Mais bien sûr le plus fort dans Zouleikha c’est que ce n’est pas du tout un roman historique ou social, encore moins politique, c’est une histoire très simple, de vie, de mort, de maternité, de lâcheté et de courage, d’amour évidemment, et puis de paysages, de paysages sans fins comme l’hiver en Sibérie, de ciels lumineux et de rivières argentées, d’animaux sauvages qui peuplent une nature indomptable, splendide, féconde et vengeresse, et puis de tout ce que ces femmes et ces hommes ont pu faire pour vivre et tenir au milieu de tout ça.

En plus d’être très classique, donc, en plus d’être une grande fresque, presque une saga d’un seul tome, c’est aussi un point de vue absolument inédit sur ces événements et même, dirais-je, mais c’est peut-être ma culture limitée qui s’exprime ici, d’un point de vue absolument nouveau en littérature russe. C’est écrit en russe (et rudement bien traduit), mais comme je vous disais l’autrice est tatare (il reste de nombreux éléments de leur vocabulaire particulier, au point que le livre comporte un petit lexique) et c’est par cette toute petite lorgnette d’un peuple assimilé, islamisé en surface mais encore complètement païen dans ses traditions et ses superstitions qu’on traverse l’histoire, et je crois que ça joue beaucoup dans l’absolu dépaysement qu’on ressent sur tous les plans, à la fois géographique, psychologique, politique et religieux. J’ai l’habitude pourtant des auteurs russes, des grands noms, mais il y a chez Iakhina une telle humilité qu’on est bien loin tout en étant très près, c’est une histoire de toutes petites choses, de toutes petites gens, pris dans des rouages titanesques qu’on ne distingue jamais très bien, comme s’ils étaient trop grands pour nos yeux ou comme si on les observait depuis le fond de l’étang, et eux au-dessus de la surface, obscurs et troubles.
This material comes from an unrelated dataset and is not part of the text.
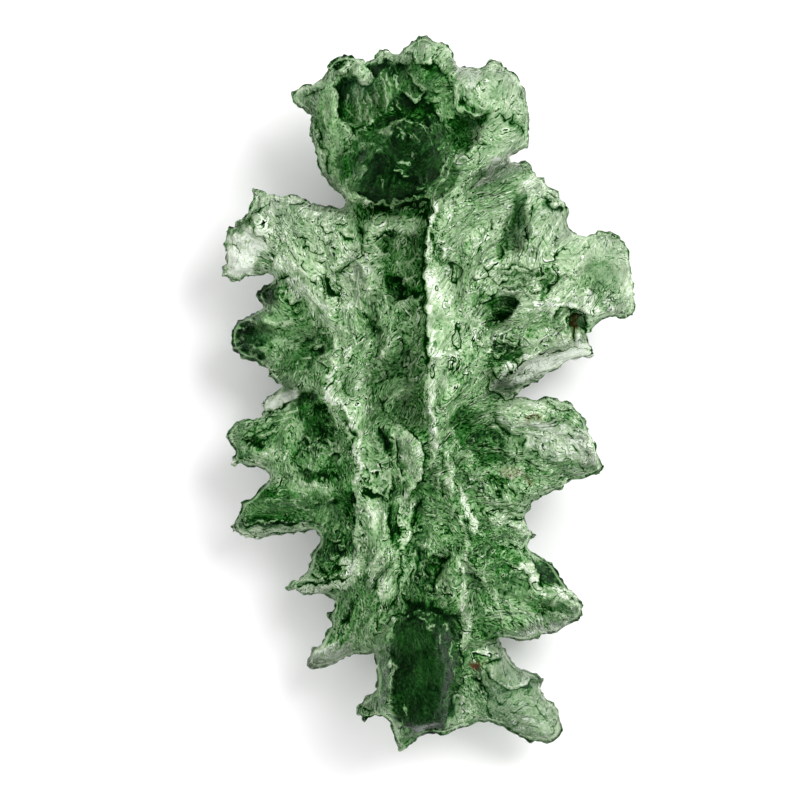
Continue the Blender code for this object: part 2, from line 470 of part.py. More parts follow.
UPPER_CREASES = {
    "right_ridge": Crease(
        path=(
            (0.3, 12.2), (0.4, 11.0), (0.3, 9.5), (0.1, 8.0), (-0.2, 6.6), (0.1, 5.5), (0.3, 4.0),
            (0.2, 2.5), (0.1, 0.5), (0.5, -1.5), (0.6, -3.0), (0.9, -4.4), (1.4, -5.6), (1.9, -7.0),
            (2.4, -8.4), (2.6, -9.6), (3.2, -10.6),
        ),
        height=0.9, width=0.75,
    ),
    "left_ridge": Crease(
        path=(
            (-7.6, 6.6), (-6.6, 5.2), (-6.0, 4.4), (-5.9, 2.5), (-6.2, 0.9), (-5.7, -0.3),
            (-5.0, -1.2), (-4.5, -2.2), (-4.3, -3.2), (-4.4, -4.8), (-4.5, -5.8), (-3.9, -7.2),
            (-3.3, -8.8), (-2.9, -10.2), (-3.0, -11.6), (-2.9, -13.0), (-2.8, -14.6),
        ),
        height=1.0, width=0.7,
    ),
    "left_band": Crease(path=((-4.6, 4.8), (-4.4, 2.4), (-4.6, -0.6)), height=0.6, width=0.8),
    "strand_inner": Crease(
        path=(
            (-3.0, -1.7), (-1.9, -2.1), (-0.9, -2.8), (-0.6, -4.0), (-0.8, -5.3), (-1.5, -6.4),
            (-1.8, -7.8), (-1.6, -9.2),
        ),
        height=0.8, width=0.55,
    ),
    "strand_left": Crease(
        path=((-3.9, -4.0), (-3.8, -5.0), (-3.2, -6.1), (-2.6, -6.9), (-2.4, -8.4)),
        height=0.5, width=0.5,
    ),
    "strand_low": Crease(
        path=((-2.5, -9.6), (-2.0, -10.3), (-2.0, -11.4), (-2.4, -12.6)), height=0.6, width=0.5,
    ),
    "right_low_ridge": Crease(
        path=((1.5, -10.6), (1.9, -12.0), (2.0, -13.6), (2.2, -15.4), (2.1, -17.0)),
        height=0.8, width=0.55,
    ),
    "foot_side_rib": Crease(path=((-2.5, -16.2), (-2.4, -17.6), (-2.6, -18.8)), height=0.5, width=0.4),
    "low_groove": Crease(
        path=((1.1, -9.9), (0.3, -11.0), (-0.2, -12.2), (-1.2, -12.9)), height=-0.9, width=0.6,
    ),
    "trough_step": Crease(path=((-4.2, 10.6), (-2.4, 10.8), (-0.6, 10.7)), height=0.5, width=0.7),
    "trough_strand": Crease(
        path=((-3.7, 9.6), (-3.6, 7.6), (-3.1, 6.0), (-2.4, 4.6), (-2.2, 2.6)), height=0.5, width=0.6,
    ),
    "crown_left_wall": Crease(
        path=((-5.9, 14.2), (-6.2, 16.2), (-6.3, 18.4), (-5.8, 19.7)), height=0.8, width=0.6,
    ),
    "crown_right_rim": Crease(
        path=((1.7, 19.6), (1.65, 18.4), (2.2, 17.8), (3.3, 17.8), (4.4, 18.2)),
        height=0.7, width=0.5,
    ),
    "crown_scales": Crease(
        path=((-1.2, 18.9), (-0.4, 18.2), (0.6, 18.3), (1.3, 17.6)), height=0.6, width=0.5,
    ),
    "boss_brow": Crease(
        path=((-4.4, 15.6), (-3.4, 16.2), (-2.3, 16.3), (-1.4, 16.7), (-0.4, 16.2), (0.3, 15.3)),
        height=0.5, width=0.5,
    ),
    "boss_scar": Crease(path=((-2.9, 15.0), (-4.0, 14.0), (-4.6, 12.8)), height=0.5, width=0.4),
    "boss_dent": Crease(path=((-1.6, 15.3), (-0.6, 14.4)), height=-0.6, width=0.7),
    "boss_shelf": Crease(path=((-3.0, 13.7), (-1.8, 13.9), (-0.6, 13.6)), height=-0.4, width=0.4),
    "fan_split": Crease(path=((2.9, 13.3), (4.2, 14.0), (5.0, 14.6)), height=-1.0, width=0.5),
    "shelf_crack": Crease(path=((3.5, 1.4), (4.1, 0.6), (4.6, 0.0)), height=-1.4, width=0.5),
    "knuckle_high": Crease(path=((-10.2, 5.0), (-11.0, 4.6)), height=0.7, width=0.6),
    "knuckle_end": Crease(path=((-11.8, 4.2), (-11.6, 3.2)), height=0.7, width=0.5),
    "knuckle_low": Crease(path=((-10.6, 3.0), (-10.0, 2.6)), height=0.6, width=0.5),
    "knuckle_gap": Crease(path=((-10.9, 3.9), (-9.8, 3.9)), height=-0.7, width=0.5),
    "left_fan_spine": Crease(
        path=((-6.2, 5.8), (-8.0, 8.2), (-9.6, 9.6), (-10.9, 10.9), (-11.0, 13.0)),
        height=0.6, width=0.6,
    ),
    "left_fan_edge": Crease(path=((-4.7, 11.8), (-4.8, 10.2), (-5.4, 8.6)), height=0.5, width=0.5),
    "left_second_spine": Crease(
        path=((-6.6, -0.1), (-8.6, -0.7), (-10.6, -1.9), (-12.3, -2.3)), height=0.6, width=0.6,
    ),
    "left_third_spine": Crease(
        path=((-5.4, -5.6), (-8.0, -6.0), (-10.4, -6.3), (-11.8, -6.5)), height=0.6, width=0.6,
    ),
    "right_fan_spine": Crease(
        path=((3.0, 8.4), (6.0, 8.3), (8.4, 8.9), (10.4, 9.7)), height=0.6, width=0.6,
    ),
    "right_fan_ripple": Crease(
        path=((5.0, 6.9), (6.6, 6.4), (8.2, 6.0), (9.6, 6.1)), height=0.5, width=0.5,
    ),
    "right_fan_cross": Crease(
        path=((6.4, 13.6), (6.5, 11.6), (6.6, 9.6)), height=0.6, width=0.5,
    ),
    "right_middle_spine": Crease(
        path=((4.6, -1.0), (6.8, -1.2), (8.8, -0.9), (9.9, -1.7), (10.7, -3.6)), height=0.6, width=0.6,
    ),
    "right_middle_fold": Crease(path=((4.8, -3.0), (6.8, -3.2), (8.6, -4.0)), height=0.5, width=0.5),
    "right_low_spine": Crease(
        path=((3.0, -10.4), (4.6, -11.4), (6.0, -12.3), (7.8, -12.2), (9.4, -12.8)),
        height=0.6, width=0.6,
    ),
    "right_low_lip": Crease(path=((4.6, -14.4), (6.6, -14.6), (8.8, -14.0)), height=0.5, width=0.5),
    "foot_fan_loop": Crease(
        path=((3.3, -16.6), (3.8, -17.6), (4.8, -18.2), (5.8, -18.0), (6.5, -17.6)),
        height=0.6, width=0.5,
    ),
    "foot_fan_groove": Crease(path=((2.9, -17.2), (3.4, -18.4), (4.4, -19.6)), height=-0.5, width=0.5),
}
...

C’est aussi plein d’autres choses, une histoire de dominations successives, de fatalité et puis de persistance, de persévérance dans la vie, c’est dur mais tout aussi bien exaltant, comme de sortir dans la tempête, on s’en prend en pleine figure mais bon sang qu’est-ce qu’on vit. Il y a bien quelques défauts, je trouve par exemple la dernière partie nettement en dessous de la première, proprement fantastique, peuplée d’esprits, qui se joue dans un tout petit univers : la tête de Zouleikha et ses superstitions, son rustre de mari et sa sorcière de belle-mère, principalement. La deuxième partie est complètement différente mais se tient toujours très bien par contraste. Le récit devient haletant, oppressant, terrible, les événements se bousculent et au milieu de ce petit bourg certes rudes et injuste mais tout au moins paisible surgit l’Histoire inhumaine qui bouleverse tout et renverse le monde. Mais la dernière, donc, qu’on pourrait appeler la “reconstruction”, a presque déjà tout dit dans ses premières pages, en réalité (qui sont splendides). À moins que la flamboyance presque constante des descriptions naturalistes n’ait fini par me lasser, c’est possible ; les fleuves de Sibérie chatoient tout de même beaucoup. Mais c’est de l’ordre du détail, vraiment. C’est un sacré roman.